How The Fed Is Creating An ‘Incredible Mispricing Of Risk’
Earlier this week I published a piece on the CFA Institute’s Inside Investing section titled: Mortgage REITs: Does Doubling the Leverage Make Them a Good Investment? The post was my response to UBS launching an ETN that provides 2x leverage on a basket of already heavily levered mortgage REITs “mREITs”.
In short, I believe it’s a dangerous product as many investors in the underlying REITs have little idea how 10%+ yields are being generated. Moreover, they don’t understand the scenarios that could lead to a significant decline in share prices. To paraphrase the great Howard Marks, “…do not confuse adding leverage to an existing investment with increasing return…if you take a 10% return in a security and lever it up 4x and after financing costs generate 15-20% returns, you haven’t increased your returns, you’ve just increased your leverage and significantly increased your risk, but you’ve also got a 20-25% downside threat”. I think this thinking certainly applies to mortgage REITs today.
A bigger threat is upon us
Last week Annaly Capital’s CEO Wellington Denahan-Norris (who this week replaced the late Michael Farrell who tragically passed away), said some very interesting comments to Bloomberg on the state of the risk markets. After discussing the impact of the Fed buying Agency MBS she said:
“It’s not just at the mortgage REITs where the returns in this market are being put under assault, It’s the general global landscape where you have an incredible mispricing of risk that’s being delivered at the hands of academics at the central banks of the world.”
I could not have said it better myself.
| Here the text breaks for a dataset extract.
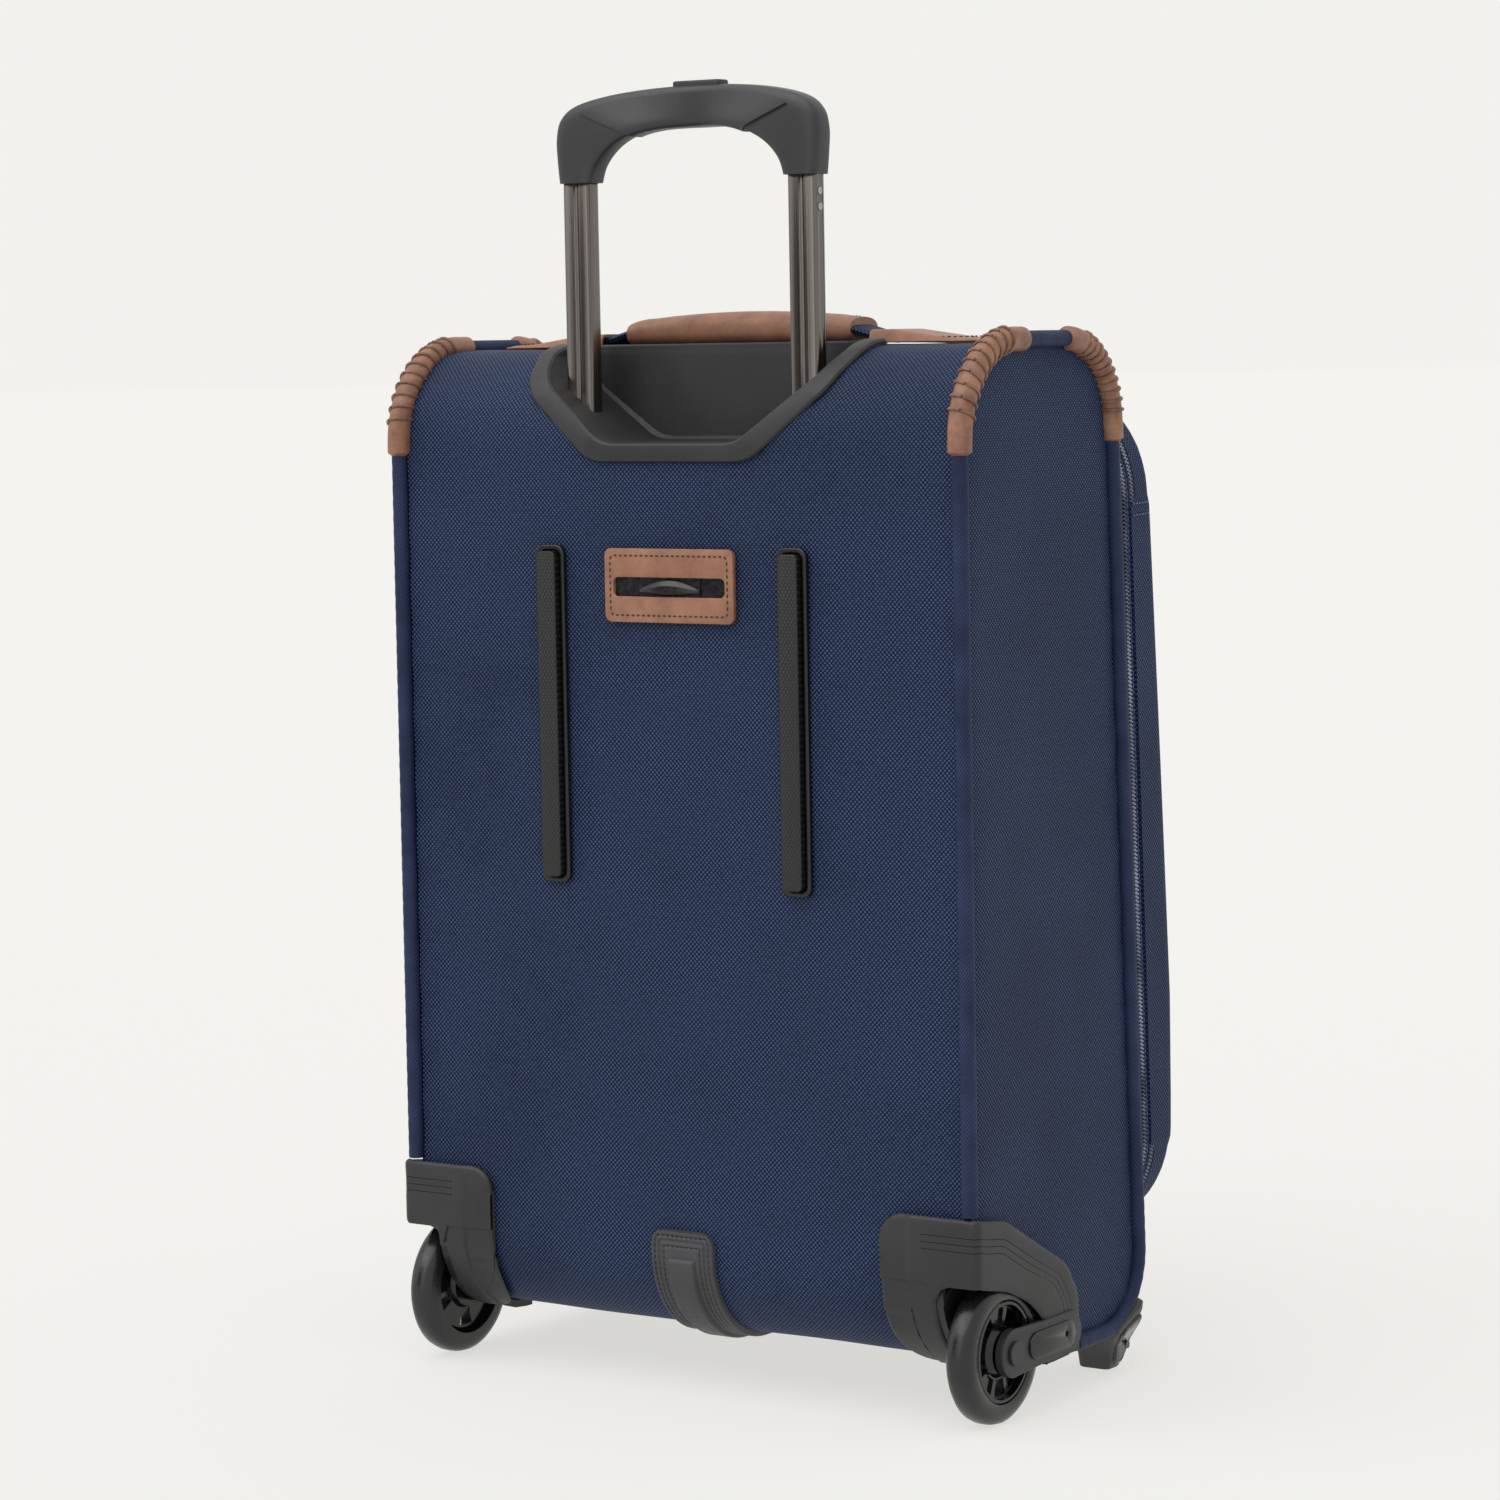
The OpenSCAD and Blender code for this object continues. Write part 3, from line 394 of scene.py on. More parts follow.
def side_panel(name, side):
    def place(u, v):
        y, z = -76 + 190 * u, 26 + 527 * v
        nearest = min(y + 66 - (z - 66) * math.tan(lean), 105 - y, z - 28, 550 - z)
        dip = 1.5 * math.exp(-(max(nearest, 0) / 9) ** 2)
        swell = 0.7 * rumple(y + 30 * side, z, 38) * min(1, max(nearest, 0) / 25)
        pull = 0.25 * math.sin((y + z) / 5) * math.exp(-(max(nearest, 0) / 14) ** 2)
        return (side * (176.1 - dip + swell + pull), y, z)

    panel = placed_grid(name, 40, 108, place, (190, 527))
    modify(panel, "SOLIDIFY", thickness=0.0015, offset=-side)
    weld(panel)
    cut_away(panel, side_block("side_cutter", side * 150, case_profile(2.5), side * 50),
             "INTERSECT")
    return cut_away(panel, side_block("side_well", side * 150, wheel_well(43.5, 81), side * 60))


for side, name in ((-1, "left"), (1, "right")):
    fit(side_panel(f"side_cloth_{name}", side), "case", navy_nylon, [f"side_fabric_{name}"])

# ---- Piping ----
# A cord covered in finer navy cloth is sewn in where the side panels meet the band of
# cloth, from above the wheel housings over the top and front to the underside.


# fine binding cloth with a slanting twill rib, drawn 1.3 mm apart; the rib's crests are painted
# in the paler lit colour, a painted highlight
def binding_cloth(name, ground, lit):
    material, tree, shader = new_material(name, ground, 0.6, Specular_IOR_Level=0.2)
    place = add_node(tree, "ShaderNodeTexCoord")
    turned = add_node(tree, "ShaderNodeMapping", {"Vector": (place, "UV"),
                      "Rotation": (0, 0, math.radians(35))})
    rib = add_node(tree, "ShaderNodeTexWave", {"Vector": (turned, 0), "Scale": 0.314 / 0.0013,
                   "Distortion": 1.2, "Detail": 2.0, "Detail Scale": 1.5}, wave_type="BANDS")
    patchy = add_node(tree, "ShaderNodeTexNoise", {"Vector": (place, "Object"), "Scale": 60.0,
                      "Detail": 3.0})
    amount = add_node(tree, "ShaderNodeMath", {0: (rib, "Fac"), 1: (patchy, "Fac")},
                      operation="MULTIPLY")
    # painted highlight: the rib's crests take the lit colour, varied at random in patches
    shade = add_node(tree, "ShaderNodeMix", {0: (amount, 0), 6: hex_colour(ground),
                     7: hex_colour(lit)}, data_type="RGBA")
    tree.links.new(shade.outputs[2], shader.inputs["Base Color"])
    relief = add_node(tree, "ShaderNodeBump", {"Height": (rib, "Fac"), "Strength": 0.35,
                      "Distance": 0.0003})
    tree.links.new(relief.outputs[0], shader.inputs["Normal"])
    return material


piping_cloth = binding_cloth("navy_binding_cloth", "#0c1530", "#3d4b72")


def tube_along(name, run, radius_at, around, along):
    """A closed round tube along a run; radius_at(share, angle) gives its radius in mm."""
    def place(u, v):
        centre, ahead = run.at(v), run.heading(v)
        aside = ahead.orthogonal() if abs(ahead.x) > 0.9 else Vector((1, 0, 0))
        aside = (aside - ahead * aside.dot(ahead)).normalized()
        other = ahead.cross(aside)
        angle = 2 * math.pi * u
        radius = radius_at(v, angle)
        return centre + aside * (radius * math.cos(angle)) + other * (radius * math.sin(angle))

    girth = 2 * math.pi * radius_at(0.5, 0)
    return weld(placed_grid(name, around, along, place, (girth, run.length)), fill=True)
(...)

I am firmly in the camp that both credit and duration is being dramatically mispriced due to the actions of the Fed. They’ve created a reckless chase for yield that is being driven not so much by greed, but rather by needs based investing. The yield piñata has burst and participants far and wide are scurrying to accumulate what they can across all sectors of the fixed income markets: IG corporates, CMBS, Non-Agency MBS, High Yield, Levered Loans, Munis, and others.
While equity focused investors don’t see the direct impacts of the Fed’s purchases, the spillover is pronounced in fixed income and is causing imbalances far and wide. When I read the article about UBS’ new 2x leverage mREIT product, I couldn’t help but think that we are starting to see signs of these policies backfiring as the chase for yield has reached a more than unhealthy level.